Stated task:
What follows is a listing; restate every line of it word for word.

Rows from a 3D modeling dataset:
↓

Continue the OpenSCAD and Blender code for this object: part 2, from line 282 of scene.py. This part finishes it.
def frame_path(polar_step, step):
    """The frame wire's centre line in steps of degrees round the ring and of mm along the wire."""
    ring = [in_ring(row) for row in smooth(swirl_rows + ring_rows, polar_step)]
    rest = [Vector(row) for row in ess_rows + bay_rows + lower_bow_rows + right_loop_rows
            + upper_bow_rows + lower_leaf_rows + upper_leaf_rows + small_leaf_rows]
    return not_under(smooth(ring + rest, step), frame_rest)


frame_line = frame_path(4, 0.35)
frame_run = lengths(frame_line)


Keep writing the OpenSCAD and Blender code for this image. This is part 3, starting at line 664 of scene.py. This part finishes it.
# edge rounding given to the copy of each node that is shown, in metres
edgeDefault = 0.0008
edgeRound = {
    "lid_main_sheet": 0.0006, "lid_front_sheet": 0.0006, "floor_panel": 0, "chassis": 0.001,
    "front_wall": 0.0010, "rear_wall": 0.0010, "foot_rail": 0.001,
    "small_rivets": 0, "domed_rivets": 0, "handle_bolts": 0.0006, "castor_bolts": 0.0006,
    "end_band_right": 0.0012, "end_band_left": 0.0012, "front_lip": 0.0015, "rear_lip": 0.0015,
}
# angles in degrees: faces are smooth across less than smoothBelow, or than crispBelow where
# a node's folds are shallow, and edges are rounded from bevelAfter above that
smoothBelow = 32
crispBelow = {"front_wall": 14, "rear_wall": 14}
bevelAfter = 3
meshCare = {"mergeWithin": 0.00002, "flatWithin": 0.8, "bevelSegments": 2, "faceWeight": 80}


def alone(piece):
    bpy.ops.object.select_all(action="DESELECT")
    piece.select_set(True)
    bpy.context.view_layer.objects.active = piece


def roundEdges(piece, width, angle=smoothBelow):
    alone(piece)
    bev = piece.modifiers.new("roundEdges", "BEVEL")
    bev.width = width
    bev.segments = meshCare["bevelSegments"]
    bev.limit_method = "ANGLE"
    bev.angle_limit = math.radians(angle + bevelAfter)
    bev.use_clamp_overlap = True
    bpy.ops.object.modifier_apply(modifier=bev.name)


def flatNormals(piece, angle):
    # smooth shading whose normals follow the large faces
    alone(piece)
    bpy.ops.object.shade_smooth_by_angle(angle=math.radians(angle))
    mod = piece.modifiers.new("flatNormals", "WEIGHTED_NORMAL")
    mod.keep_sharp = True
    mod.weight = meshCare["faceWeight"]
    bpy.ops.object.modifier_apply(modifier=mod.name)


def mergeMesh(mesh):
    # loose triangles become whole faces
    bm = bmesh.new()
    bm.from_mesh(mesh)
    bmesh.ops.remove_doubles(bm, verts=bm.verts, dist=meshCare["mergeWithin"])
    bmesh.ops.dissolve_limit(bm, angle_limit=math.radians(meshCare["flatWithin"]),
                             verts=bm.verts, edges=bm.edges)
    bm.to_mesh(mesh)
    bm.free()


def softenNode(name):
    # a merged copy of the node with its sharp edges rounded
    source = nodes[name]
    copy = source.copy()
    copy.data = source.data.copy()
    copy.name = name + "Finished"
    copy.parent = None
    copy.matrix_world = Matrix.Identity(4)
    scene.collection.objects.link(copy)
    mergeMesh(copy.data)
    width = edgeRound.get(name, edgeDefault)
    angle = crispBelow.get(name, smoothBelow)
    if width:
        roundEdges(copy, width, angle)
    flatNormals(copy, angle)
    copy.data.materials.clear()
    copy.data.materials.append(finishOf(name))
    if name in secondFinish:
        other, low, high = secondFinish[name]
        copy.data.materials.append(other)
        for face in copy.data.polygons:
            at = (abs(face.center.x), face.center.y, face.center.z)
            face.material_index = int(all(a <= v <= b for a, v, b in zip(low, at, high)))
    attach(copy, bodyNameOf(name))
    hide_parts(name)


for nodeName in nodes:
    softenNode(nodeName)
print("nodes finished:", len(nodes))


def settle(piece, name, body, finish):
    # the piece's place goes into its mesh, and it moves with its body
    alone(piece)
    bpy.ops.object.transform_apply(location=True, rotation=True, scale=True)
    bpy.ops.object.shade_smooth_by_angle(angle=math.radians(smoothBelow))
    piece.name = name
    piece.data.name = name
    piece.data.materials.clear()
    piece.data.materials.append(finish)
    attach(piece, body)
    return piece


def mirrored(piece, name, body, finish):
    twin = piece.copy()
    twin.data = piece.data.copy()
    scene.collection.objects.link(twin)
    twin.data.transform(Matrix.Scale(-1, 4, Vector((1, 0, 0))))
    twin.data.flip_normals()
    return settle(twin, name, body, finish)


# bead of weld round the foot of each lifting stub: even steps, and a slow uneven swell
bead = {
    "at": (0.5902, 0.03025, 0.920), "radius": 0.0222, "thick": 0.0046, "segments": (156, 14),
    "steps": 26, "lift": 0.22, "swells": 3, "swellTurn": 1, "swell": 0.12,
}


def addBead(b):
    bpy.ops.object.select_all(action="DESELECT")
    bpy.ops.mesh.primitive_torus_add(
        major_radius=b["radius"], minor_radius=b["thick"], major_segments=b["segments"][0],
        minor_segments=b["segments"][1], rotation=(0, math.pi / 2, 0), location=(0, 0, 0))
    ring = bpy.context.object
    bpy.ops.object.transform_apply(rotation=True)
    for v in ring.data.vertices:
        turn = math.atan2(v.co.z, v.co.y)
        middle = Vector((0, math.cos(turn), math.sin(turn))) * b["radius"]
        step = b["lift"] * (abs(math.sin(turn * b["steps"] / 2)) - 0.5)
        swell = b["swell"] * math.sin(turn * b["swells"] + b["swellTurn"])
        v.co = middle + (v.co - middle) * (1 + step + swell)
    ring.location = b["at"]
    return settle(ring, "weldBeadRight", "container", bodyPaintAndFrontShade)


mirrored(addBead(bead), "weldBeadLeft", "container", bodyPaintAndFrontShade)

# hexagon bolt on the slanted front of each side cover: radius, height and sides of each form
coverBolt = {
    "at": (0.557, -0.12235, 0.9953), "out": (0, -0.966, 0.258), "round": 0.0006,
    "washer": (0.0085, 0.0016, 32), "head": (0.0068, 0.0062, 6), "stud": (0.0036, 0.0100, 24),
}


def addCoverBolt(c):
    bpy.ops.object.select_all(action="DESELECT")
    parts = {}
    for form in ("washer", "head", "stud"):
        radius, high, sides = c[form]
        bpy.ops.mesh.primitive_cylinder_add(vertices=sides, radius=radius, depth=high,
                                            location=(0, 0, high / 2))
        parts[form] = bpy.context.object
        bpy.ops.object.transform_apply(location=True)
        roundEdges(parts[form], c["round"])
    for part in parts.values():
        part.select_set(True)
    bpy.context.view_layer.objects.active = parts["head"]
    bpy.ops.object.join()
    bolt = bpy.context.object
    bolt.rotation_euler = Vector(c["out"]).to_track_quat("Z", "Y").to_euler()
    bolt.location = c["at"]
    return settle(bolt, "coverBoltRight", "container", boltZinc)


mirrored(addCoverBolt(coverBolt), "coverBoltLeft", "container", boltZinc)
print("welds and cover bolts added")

↑

Output for this exercise:
Continue the OpenSCAD and Blender code for this object: part 2, from line 282 of scene.py. This part finishes it.
def frame_path(polar_step, step):
    """The frame wire's centre line in steps of degrees round the ring and of mm along the wire."""
    ring = [in_ring(row) for row in smooth(swirl_rows + ring_rows, polar_step)]
    rest = [Vector(row) for row in ess_rows + bay_rows + lower_bow_rows + right_loop_rows
            + upper_bow_rows + lower_leaf_rows + upper_leaf_rows + small_leaf_rows]
    return not_under(smooth(ring + rest, step), frame_rest)


frame_line = frame_path(4, 0.35)
frame_run = lengths(frame_line)


Keep writing the OpenSCAD and Blender code for this image. This is part 3, starting at line 664 of scene.py. This part finishes it.
# edge rounding given to the copy of each node that is shown, in metres
edgeDefault = 0.0008
edgeRound = {
    "lid_main_sheet": 0.0006, "lid_front_sheet": 0.0006, "floor_panel": 0, "chassis": 0.001,
    "front_wall": 0.0010, "rear_wall": 0.0010, "foot_rail": 0.001,
    "small_rivets": 0, "domed_rivets": 0, "handle_bolts": 0.0006, "castor_bolts": 0.0006,
    "end_band_right": 0.0012, "end_band_left": 0.0012, "front_lip": 0.0015, "rear_lip": 0.0015,
}
# angles in degrees: faces are smooth across less than smoothBelow, or than crispBelow where
# a node's folds are shallow, and edges are rounded from bevelAfter above that
smoothBelow = 32
crispBelow = {"front_wall": 14, "rear_wall": 14}
bevelAfter = 3
meshCare = {"mergeWithin": 0.00002, "flatWithin": 0.8, "bevelSegments": 2, "faceWeight": 80}


def alone(piece):
    bpy.ops.object.select_all(action="DESELECT")
    piece.select_set(True)
    bpy.context.view_layer.objects.active = piece


def roundEdges(piece, width, angle=smoothBelow):
    alone(piece)
    bev = piece.modifiers.new("roundEdges", "BEVEL")
    bev.width = width
    bev.segments = meshCare["bevelSegments"]
    bev.limit_method = "ANGLE"
    bev.angle_limit = math.radians(angle + bevelAfter)
    bev.use_clamp_overlap = True
    bpy.ops.object.modifier_apply(modifier=bev.name)


def flatNormals(piece, angle):
    # smooth shading whose normals follow the large faces
    alone(piece)
    bpy.ops.object.shade_smooth_by_angle(angle=math.radians(angle))
    mod = piece.modifiers.new("flatNormals", "WEIGHTED_NORMAL")
    mod.keep_sharp = True
    mod.weight = meshCare["faceWeight"]
    bpy.ops.object.modifier_apply(modifier=mod.name)


def mergeMesh(mesh):
    # loose triangles become whole faces
    bm = bmesh.new()
    bm.from_mesh(mesh)
    bmesh.ops.remove_doubles(bm, verts=bm.verts, dist=meshCare["mergeWithin"])
    bmesh.ops.dissolve_limit(bm, angle_limit=math.radians(meshCare["flatWithin"]),
                             verts=bm.verts, edges=bm.edges)
    bm.to_mesh(mesh)
    bm.free()


def softenNode(name):
    # a merged copy of the node with its sharp edges rounded
    source = nodes[name]
    copy = source.copy()
    copy.data = source.data.copy()
    copy.name = name + "Finished"
    copy.parent = None
    copy.matrix_world = Matrix.Identity(4)
    scene.collection.objects.link(copy)
    mergeMesh(copy.data)
    width = edgeRound.get(name, edgeDefault)
    angle = crispBelow.get(name, smoothBelow)
    if width:
        roundEdges(copy, width, angle)
    flatNormals(copy, angle)
    copy.data.materials.clear()
    copy.data.materials.append(finishOf(name))
    if name in secondFinish:
        other, low, high = secondFinish[name]
        copy.data.materials.append(other)
        for face in copy.data.polygons:
            at = (abs(face.center.x), face.center.y, face.center.z)
            face.material_index = int(all(a <= v <= b for a, v, b in zip(low, at, high)))
    attach(copy, bodyNameOf(name))
    hide_parts(name)


for nodeName in nodes:
    softenNode(nodeName)
print("nodes finished:", len(nodes))


def settle(piece, name, body, finish):
    # the piece's place goes into its mesh, and it moves with its body
    alone(piece)
    bpy.ops.object.transform_apply(location=True, rotation=True, scale=True)
    bpy.ops.object.shade_smooth_by_angle(angle=math.radians(smoothBelow))
    piece.name = name
    piece.data.name = name
    piece.data.materials.clear()
    piece.data.materials.append(finish)
    attach(piece, body)
    return piece


def mirrored(piece, name, body, finish):
    twin = piece.copy()
    twin.data = piece.data.copy()
    scene.collection.objects.link(twin)
    twin.data.transform(Matrix.Scale(-1, 4, Vector((1, 0, 0))))
    twin.data.flip_normals()
    return settle(twin, name, body, finish)


# bead of weld round the foot of each lifting stub: even steps, and a slow uneven swell
bead = {
    "at": (0.5902, 0.03025, 0.920), "radius": 0.0222, "thick": 0.0046, "segments": (156, 14),
    "steps": 26, "lift": 0.22, "swells": 3, "swellTurn": 1, "swell": 0.12,
}


def addBead(b):
    bpy.ops.object.select_all(action="DESELECT")
    bpy.ops.mesh.primitive_torus_add(
        major_radius=b["radius"], minor_radius=b["thick"], major_segments=b["segments"][0],
        minor_segments=b["segments"][1], rotation=(0, math.pi / 2, 0), location=(0, 0, 0))
    ring = bpy.context.object
    bpy.ops.object.transform_apply(rotation=True)
    for v in ring.data.vertices:
        turn = math.atan2(v.co.z, v.co.y)
        middle = Vector((0, math.cos(turn), math.sin(turn))) * b["radius"]
        step = b["lift"] * (abs(math.sin(turn * b["steps"] / 2)) - 0.5)
        swell = b["swell"] * math.sin(turn * b["swells"] + b["swellTurn"])
        v.co = middle + (v.co - middle) * (1 + step + swell)
    ring.location = b["at"]
    return settle(ring, "weldBeadRight", "container", bodyPaintAndFrontShade)


mirrored(addBead(bead), "weldBeadLeft", "container", bodyPaintAndFrontShade)

# hexagon bolt on the slanted front of each side cover: radius, height and sides of each form
coverBolt = {
    "at": (0.557, -0.12235, 0.9953), "out": (0, -0.966, 0.258), "round": 0.0006,
    "washer": (0.0085, 0.0016, 32), "head": (0.0068, 0.0062, 6), "stud": (0.0036, 0.0100, 24),
}


def addCoverBolt(c):
    bpy.ops.object.select_all(action="DESELECT")
    parts = {}
    for form in ("washer", "head", "stud"):
        radius, high, sides = c[form]
        bpy.ops.mesh.primitive_cylinder_add(vertices=sides, radius=radius, depth=high,
                                            location=(0, 0, high / 2))
        parts[form] = bpy.context.object
        bpy.ops.object.transform_apply(location=True)
        roundEdges(parts[form], c["round"])
    for part in parts.values():
        part.select_set(True)
    bpy.context.view_layer.objects.active = parts["head"]
    bpy.ops.object.join()
    bolt = bpy.context.object
    bolt.rotation_euler = Vector(c["out"]).to_track_quat("Z", "Y").to_euler()
    bolt.location = c["at"]
    return settle(bolt, "coverBoltRight", "container", boltZinc)


mirrored(addCoverBolt(coverBolt), "coverBoltLeft", "container", boltZinc)
print("welds and cover bolts added")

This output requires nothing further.